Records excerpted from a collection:
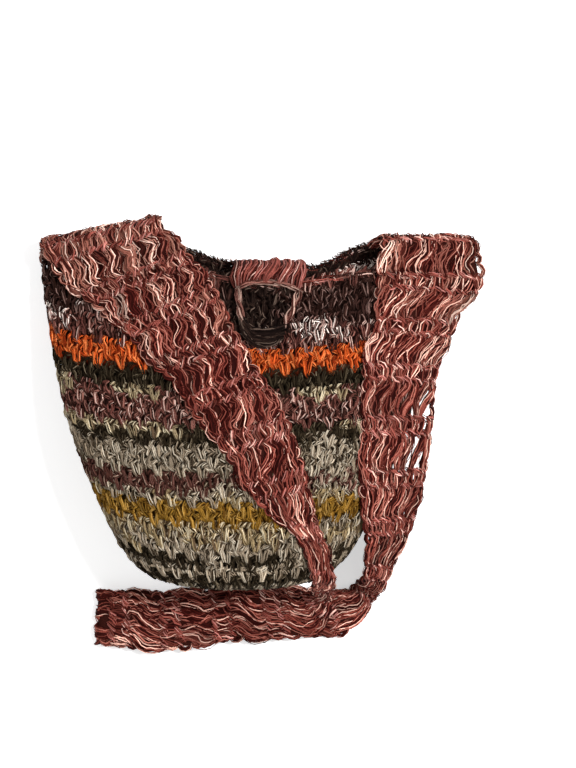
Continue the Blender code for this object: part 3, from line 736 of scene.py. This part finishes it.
class Round:
    """The stitches of one round of the bag, laid part by part."""

    def __init__(self, knit, fabric, number, count, inside=False):
        self.knit = knit
        self.fabric = fabric
        self.number = number
        self.inside = inside
        self.to_column = MM / round_length(fabric, number)
        self.pitch = 1 / (count * self.to_column)
        self.crowd = min(1.0, self.pitch / CROWDED)
        shift = random.normal(0, 0.5, count) * self.to_column
        self.centre = (np.arange(count) + 0.5 * (number % 2)) / count + shift
        self.names = np.array(stitch_yarns(number, count))
        middle = fabric.at(np.full(count, FIRST_ROUND + number), self.centre, np.zeros(count))[0]
        x, z = middle[:, 0], middle[:, 2]
        behind_loop = (x > BEHIND_LOOP[0]) & (x < BEHIND_LOOP[1]) & (z > RIM_HEIGHT / 2)
        # painted shadow and shade: near the rim, stitches behind the closing loop and inside the mouth take
        # the black yarn
        self.names[(behind_loop | inside) & (number < SHADED_ROUNDS)] = "black"
        self.names[(x > PALE_INSIDE) & inside & (number >= PALE_FROM_ROUND)] = "tweed"
        hidden = np.abs((self.centre % 1.0) - 0.5) > HIDDEN_FROM
        self.plain = hidden != inside

    def lay(self, downs, outs, heights, half, strands, twist, segments):
        """The same part of every stitch, with fewer strands where it is out of sight."""
        noise = random.normal(0, 1, (len(self.centre), np.shape(outs)[-1], 3))
        rows = FIRST_ROUND + self.number + downs + STRAY[0] * noise[..., 0]
        columns = self.centre[:, None] + (outs + STRAY[1] * noise[..., 1]) * self.to_column
        up = (np.asarray(heights) + STRAY[2] * noise[:, :1, 2]) * MM
        path = paths_of(rows, columns, -WALL - up if self.inside else up)
        spread, least, most = SIZE_STRAYS
        half = half * MM * np.clip(random.normal(1, spread, len(path)), least, most)
        arc = INWARD if self.inside else OUTWARD
        in_sight = (~self.plain, strands, STRAND)
        out_of_sight = (self.plain, strands // 2, COARSE * STRAND)
        for chosen, number, strand in (in_sight, out_of_sight):
            if chosen.any():
                colours = strand_colours(self.names[chosen], number)
                self.knit.lay(self.fabric, path[chosen], half[chosen], half[chosen] * YARN_FLATNESS, colours,
                              segments, twist, arc, strand=strand)

    def make(self):
        """A V of two legs for each stitch, and short crossed yarns that fill the space between the Vs."""
        count = (len(self.centre), 1)
        downs, outs, heights = (np.array(values) for values in LEG)
        lean = random.normal(*LEG_LEAN, count) * (LEAN_ABOUT - downs)
        for hand in (-1, 1):
            aside = hand * outs * self.crowd + lean
            self.lay(downs, aside, heights, LEG_SIZE * self.crowd, strands=5, twist=-0.8 * hand, segments=4)
        way = np.linspace(-1, 1, len(FILLING_HEIGHTS)) * FILLING_HALF
        for down, hand, shares in FILLING:
            for share in shares:
                slope = hand * random.normal(*FILLING_SLOPE, count)
                place = self.crowd + share * (self.pitch - 2 * self.crowd) + random.normal(0, 0.5, count)
                downs = down + random.normal(0, 0.06, count) + np.sin(slope) * way / ROUND_MM
                self.lay(downs, place + np.cos(slope) * way, FILLING_HEIGHTS, FILLING_SIZE,
                         strands=3, twist=1.2 * hand, segments=3)


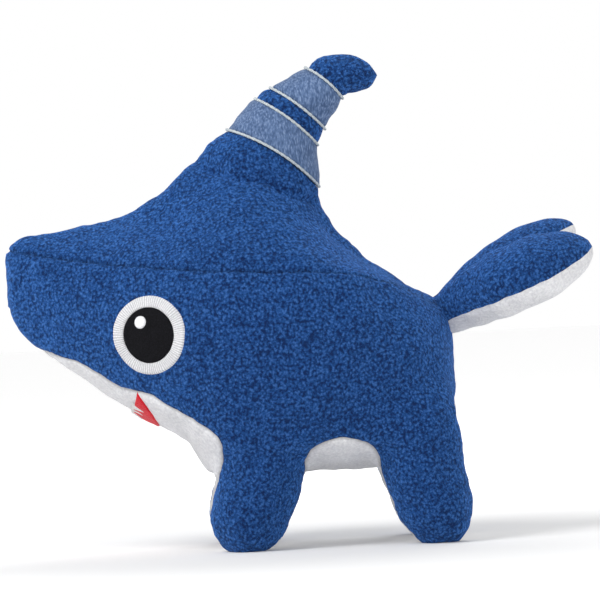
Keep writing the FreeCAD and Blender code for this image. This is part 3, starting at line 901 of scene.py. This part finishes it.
def grid_quads(rows, count, closed, outward=True):
    """Quads between rows of count points each. If closed, a row's two ends are joined."""
    quads = []
    for i in range(rows - 1):
        for j in range(count if closed else count - 1):
            k = (j + 1) % count
            quad = (i * count + j, i * count + k, (i + 1) * count + k, (i + 1) * count + j)
            quads.append(quad if outward else (quad[0],) + quad[:0:-1])
    return quads


def swept(name, rings, close_end=False):
    """A surface through closed rings of points. It ends in one point if close_end is set."""
    count = len(rings[0])
    surface = [p for ring in rings for p in ring]
    faces = grid_quads(len(rings), count, True)
    if close_end:
        surface.append(np.mean(rings[-1], axis=0))
        last = (len(rings) - 1) * count
        for j in range(count):
            faces.append((last + j, last + (j + 1) % count, len(surface) - 1))
    return new_mesh(name, surface, faces)


AROUND = 132  # points round a fin band
BAND_STEP = 1.2  # spacing of the rings along the fin


def horn_ring(place, inset=0.0, count=AROUND):
    """One ring of the fin, arched on its sides like the trims."""
    centre, along, up, half_long, half_thick = horn_frame(place)
    arch = TRIM_BULGE * max(0.35, 1 - 0.5 * (place - TRIM_ROWS[0]))
    turn = np.linspace(0, 2 * math.pi, count, endpoint=False)
    lengthwise = np.outer(np.cos(turn) * max(half_long - inset, 0.1), along)
    sideways = np.outer(np.sin(turn) * max(half_thick - inset, 0.1), (1.0, 0.0, 0.0))
    return centre + lengthwise + sideways + np.outer(arch * np.sin(turn) ** 2, up)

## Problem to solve
Exactly as written, please reproduce the lines from the first line of the data to the line containing "stitches of one", inclusive, and nothing else.

## Answer to the problem
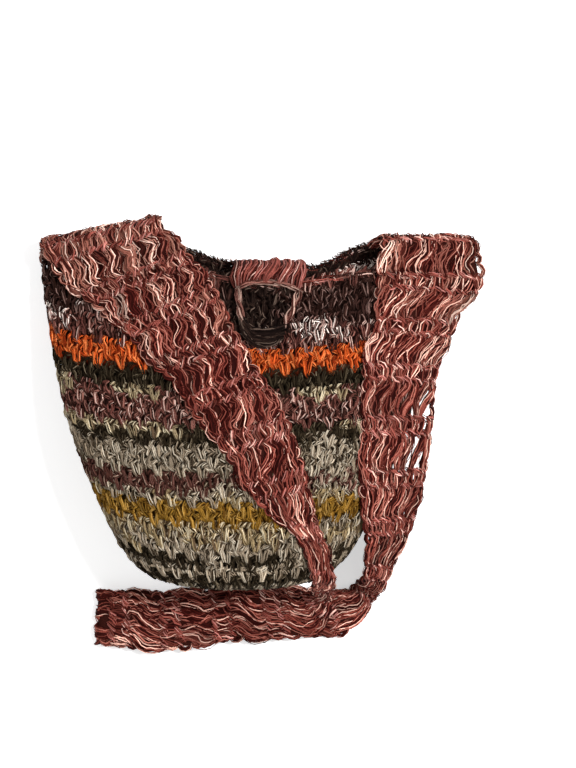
Continue the Blender code for this object: part 3, from line 736 of scene.py. This part finishes it.
class Round:
    """The stitches of one round of the bag, laid part by part."""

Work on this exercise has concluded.